Here, you ask for a certain amount of poke and, after a (very) short amount of time, you get it: no more, no less, at any revs, right through to the 7200rpm limit.
And if you ask for it all? Goodness me. The official numbers clock this car at 2.8sec to 62mph and at 211 mph flat out. it feels every bit as responsive and urgent, to me, as a hypercar. Our test route took us from Silverstone, to Millbrook, and back again, where it finished with some laps of the National Circuit. The 911 GT2 RS’S level of control on back roads is terrific. The ferociousness of the performance on Millbrook’s high-speed bowl never gets boring. And the poise, agility and approachability on a big, flat race track is overwhelming.
But here’s the thing: the ridiculousness is kept, largely, checked, unleashed only when you want it to be, and even when you do give this car everything, it isn’t wayward, it isn’t outrageous, it isn’t dangerous.

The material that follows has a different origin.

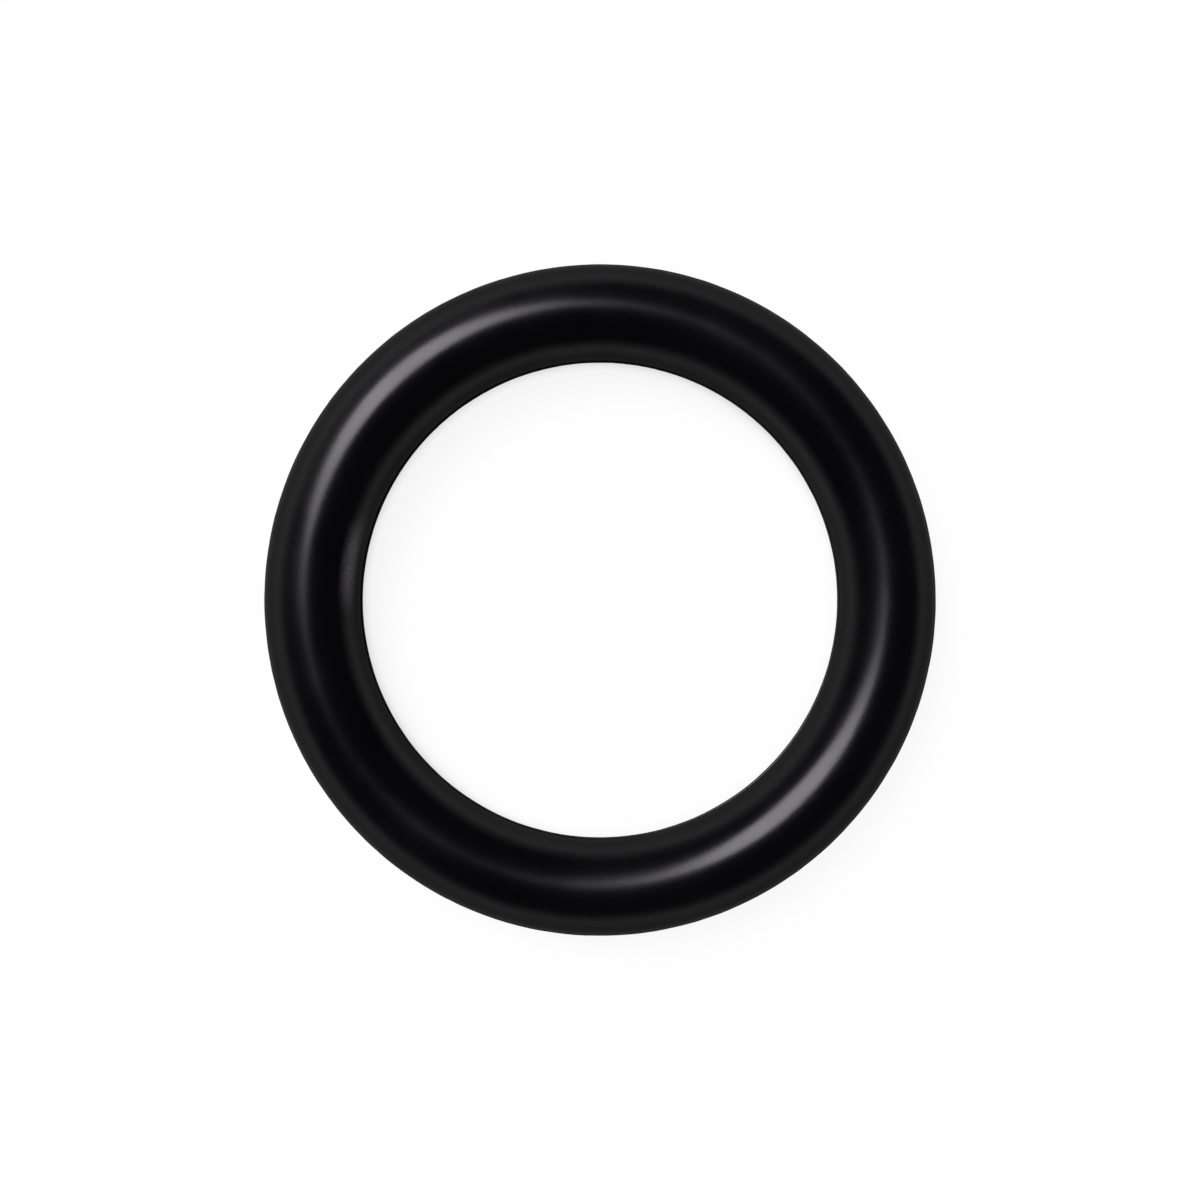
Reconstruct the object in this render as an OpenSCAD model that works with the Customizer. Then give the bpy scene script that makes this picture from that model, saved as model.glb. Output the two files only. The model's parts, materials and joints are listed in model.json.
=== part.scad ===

I don’t think Porsche knows how to do anything other than ‘honed’ these days, even in a car with a larger-than-life character and with such absurdities of performance.
Is it ‘the one’? I’m not sure. I think you get smidgen more responsiveness again out of the lighter, revvier, GT3 on track. And you’d get a suppleness and sufficient involvement from a GT3, or even a GTS, on the road, that makes the GT2 RS a car for certain conditions.
It is not, to my mind, the 911 defined as the perfect sports car. It’s a car for ridiculous circumstances. And, in those, there’s still nothing else quite like it.